Après je comprends qu’on puisse encore mettre en doute cette vérité, là. Sans doute existe t-il des ouvrages qui mentionnent une toute autre histoire. Mais là, on a à faire à des batailles de spécialistes. Je ne suis qu’un généalogiste amateur et ces querelles là ne me sont pas parvenues.
Mais en y réfléchissant bien, qui était témoin de la scène dans la chambre entre le père et le fils ? Fake news ? Difficile de statuer en effet.

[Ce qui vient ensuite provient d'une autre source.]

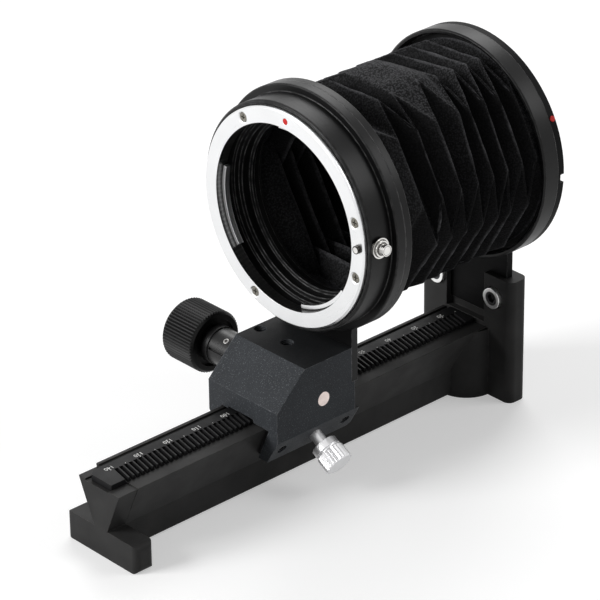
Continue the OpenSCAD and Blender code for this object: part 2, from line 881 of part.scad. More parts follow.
// Screws through the plate's back: two into the carriage and four into the lens housing
module front_standard_screws() {
    color([0.2, 0.2, 0.2])
        from_front() {
            for (side = [-1, 1])
                translate([side * plate_screw_x, front_plate_y + plate_t, plate_screw_z])
                    rotate([90, 0, 0])
                        flat_screw(1.2, 2.4, plate_t + 4.5);
            for (a = housing_screw_angles)
                on_face(a, screw_circle_r, front_plate_y + plate_t)
                    mirror([0, 0, 1])
                        flat_screw(0.9, 1.7, plate_t + 2.8);
        }
}

housing_screw_angles = [45, 135, 225, 315];
ring_screw_angles = [17, 122, 246, 345];
housing_r = mount_ring_r + 1.3;

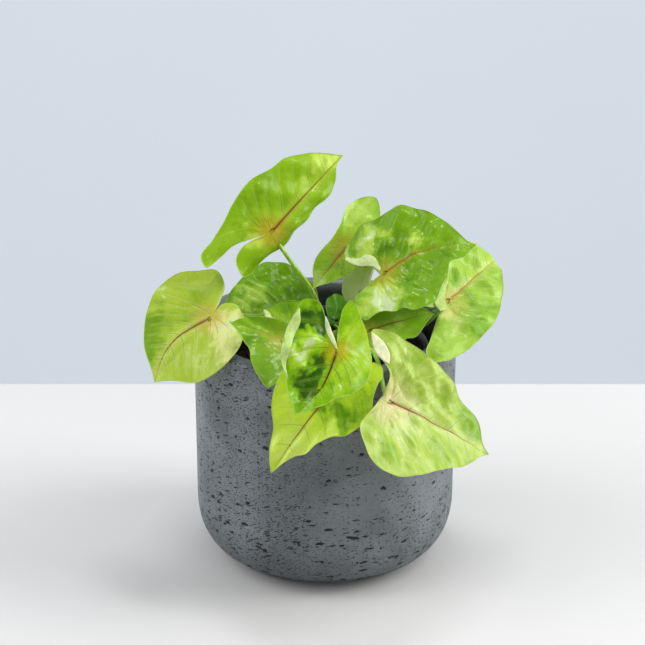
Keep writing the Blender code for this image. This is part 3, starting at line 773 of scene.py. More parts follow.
def relief(leaf, finish, places, share, place, edge, phase, across):
    """Height of the blade's surface over its flat form.

    share is how far out each place lies on its spoke, and place how far along the margin the spoke ends.
    """
    height, count = leaf.wave
    seed = seed_of(leaf)
    small = min(1.0, leaf.length / GROWN_BLADE)
    amount = settings("leaf").relief
    crinkle = amount * finish.crinkle * small
    inner = step(edge, 0.4, 6.0)
    away = step(np.hypot(*places.T), 3.0, 20.0)

    raised = small * height * share**2 * np.sin(2 * math.pi * count * place)
    pillow = np.sin(math.pi * phase) ** 2 * step(across, 0.5, 8.0) * inner * away
    raised += amount * finish.quilt * small * (pillow - 0.35)
    bumps = [high * ripple(places, size, seed + turn)
             for (size, high), turn in ((BLISTERS, 0), (PUCKERS, 1), (FINE_GRAIN, 3))]
    raised += crinkle * bumps[0] * (0.3 + 0.7 * away) + crinkle * bumps[1] * inner
    raised += amount * small * bumps[2] * inner
    frill = ripple(np.column_stack([place * 60, place * 0]), 8.0, seed + 2) * share**6
    raised += amount * small * finish.frill * frill
    groove = np.exp(-(across**2)) * step(places[:, 0], -1.0, 3.0)
    raised -= 0.3 * groove * (1 - 0.6 * np.clip(places[:, 0] / leaf.length, 0, 1))
    return raised + amount * spots(warped(places, seed), finish.swells)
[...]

Ceci dit, il est tout aussi difficile de prouver que cette scène n’a pas eu lieu. 😉
En tous les cas, je remercie mon contradicteur sur Twitter car j’ai vraiment cru avoir commis un crime. Et puis j’ai réfléchi un peu plus loin. Que savons nous du passé ? Que savons nous exactement de la vie intime de nos ancêtres, qu’ils soient nobles ou paysans ?
Quand on connaît la facilité de l’être humain à travers l’Histoire avec un « H » majuscule très précisément, pour manipuler, intriguer, calculer, mentir, trahir mais aussi d’aimer, de protéger, de sauver, bref de vivre, je doute très fort que nous détenions la vérité vraie.
Et pourquoi pas ?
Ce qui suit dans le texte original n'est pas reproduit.